■ WHAT IS EXPECTED ■
Return every line of the material exactly.

* BEGIN STORED RECORDS *

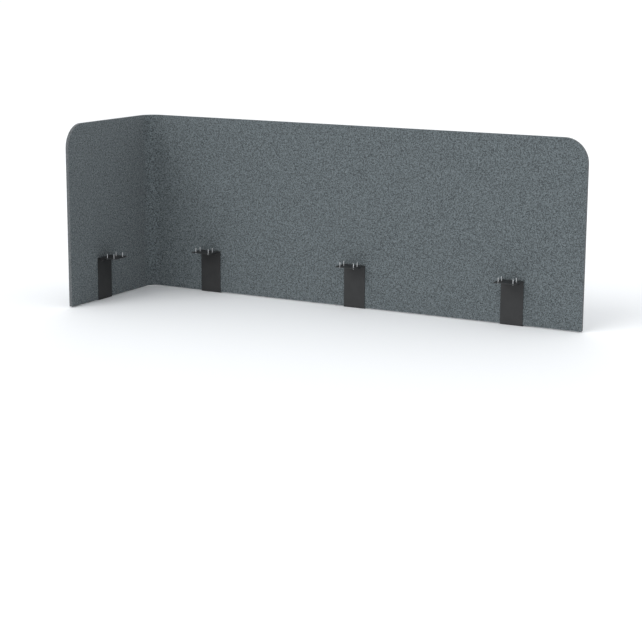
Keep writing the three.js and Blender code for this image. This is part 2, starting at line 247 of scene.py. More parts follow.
# Stage
FLOOR_SIZE = 800.0
FLOOR_DROP = 0.4 * MM
FLOOR_TONE = (0.86, 0.87, 0.88, 1.0)
FLOOR_ROUGHNESS = 0.7
WORLD_TONE = (0.97, 0.985, 1.0, 1.0)
WORLD_STRENGTH = 1.0
KEY_STRENGTH = 1.25
KEY_FROM = (-0.30, -0.72, 0.62)
KEY_SOFTNESS = math.radians(42)
BACK_POWER = 30.0
BACK_PLACE = (-2.5, 4.5, 3.5)
BACK_SIZE = 3.5


# -------- camera, floor and light

def add_object(name, data):
    """A new object in the scene that holds the data."""
    item = bpy.data.objects.new(name, data)
    bpy.context.scene.collection.objects.link(item)
    return item


def make_camera():
    """The main view, from the sitter's side, to the right and looking a little down."""
    data = bpy.data.cameras.new("camera")
    data.lens = CAMERA_LENS_MM
    data.sensor_width = CAMERA_SENSOR_MM
    data.clip_end = CAMERA_REACH
    camera = add_object("camera", data)
    level = math.cos(CAMERA_ELEVATION)
    forward = Vector((
        -math.sin(CAMERA_AZIMUTH) * level,
        math.cos(CAMERA_AZIMUTH) * level,
        -math.sin(CAMERA_ELEVATION),
    ))
    turn = forward.to_track_quat("-Z", "Y").to_matrix() @ Matrix.Rotation(CAMERA_ROLL, 3, "Z")
    camera.matrix_world = Matrix.Translation(CAMERA_PLACE) @ turn.to_4x4()
    bpy.context.scene.camera = camera


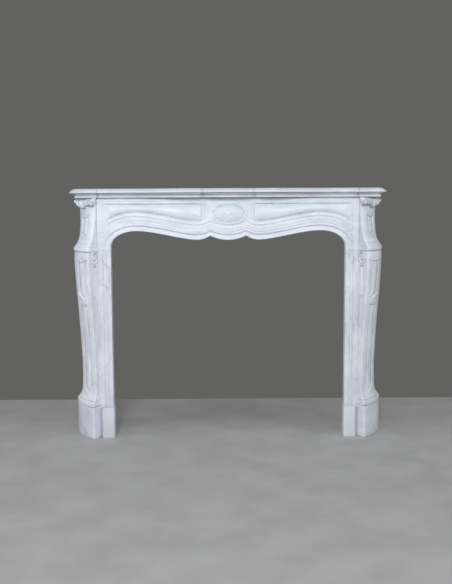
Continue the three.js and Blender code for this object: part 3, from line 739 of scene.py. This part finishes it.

* END STORED RECORDS *

■ EXERCISE ANSWER ■
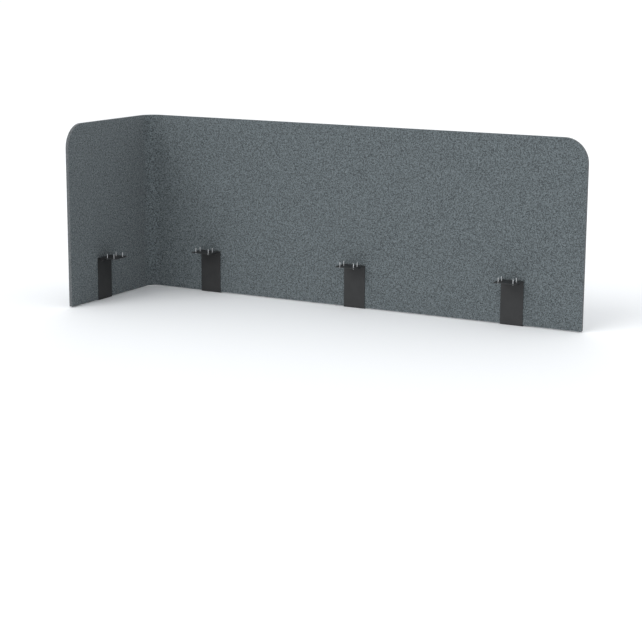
Keep writing the three.js and Blender code for this image. This is part 2, starting at line 247 of scene.py. More parts follow.
# Stage
FLOOR_SIZE = 800.0
FLOOR_DROP = 0.4 * MM
FLOOR_TONE = (0.86, 0.87, 0.88, 1.0)
FLOOR_ROUGHNESS = 0.7
WORLD_TONE = (0.97, 0.985, 1.0, 1.0)
WORLD_STRENGTH = 1.0
KEY_STRENGTH = 1.25
KEY_FROM = (-0.30, -0.72, 0.62)
KEY_SOFTNESS = math.radians(42)
BACK_POWER = 30.0
BACK_PLACE = (-2.5, 4.5, 3.5)
BACK_SIZE = 3.5


# -------- camera, floor and light

def add_object(name, data):
    """A new object in the scene that holds the data."""
    item = bpy.data.objects.new(name, data)
    bpy.context.scene.collection.objects.link(item)
    return item


def make_camera():
    """The main view, from the sitter's side, to the right and looking a little down."""
    data = bpy.data.cameras.new("camera")
    data.lens = CAMERA_LENS_MM
    data.sensor_width = CAMERA_SENSOR_MM
    data.clip_end = CAMERA_REACH
    camera = add_object("camera", data)
    level = math.cos(CAMERA_ELEVATION)
    forward = Vector((
        -math.sin(CAMERA_AZIMUTH) * level,
        math.cos(CAMERA_AZIMUTH) * level,
        -math.sin(CAMERA_ELEVATION),
    ))
    turn = forward.to_track_quat("-Z", "Y").to_matrix() @ Matrix.Rotation(CAMERA_ROLL, 3, "Z")
    camera.matrix_world = Matrix.Translation(CAMERA_PLACE) @ turn.to_4x4()
    bpy.context.scene.camera = camera


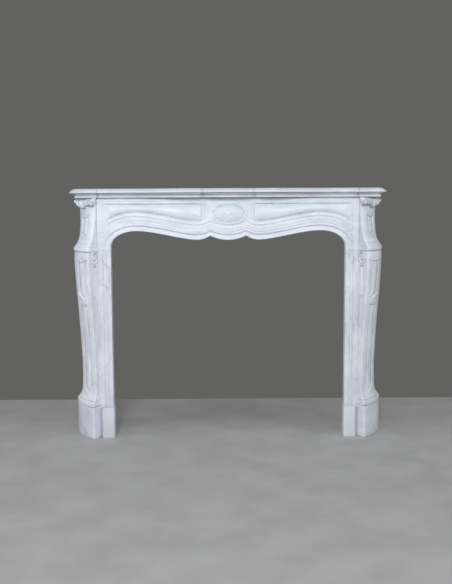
Continue the three.js and Blender code for this object: part 3, from line 739 of scene.py. This part finishes it.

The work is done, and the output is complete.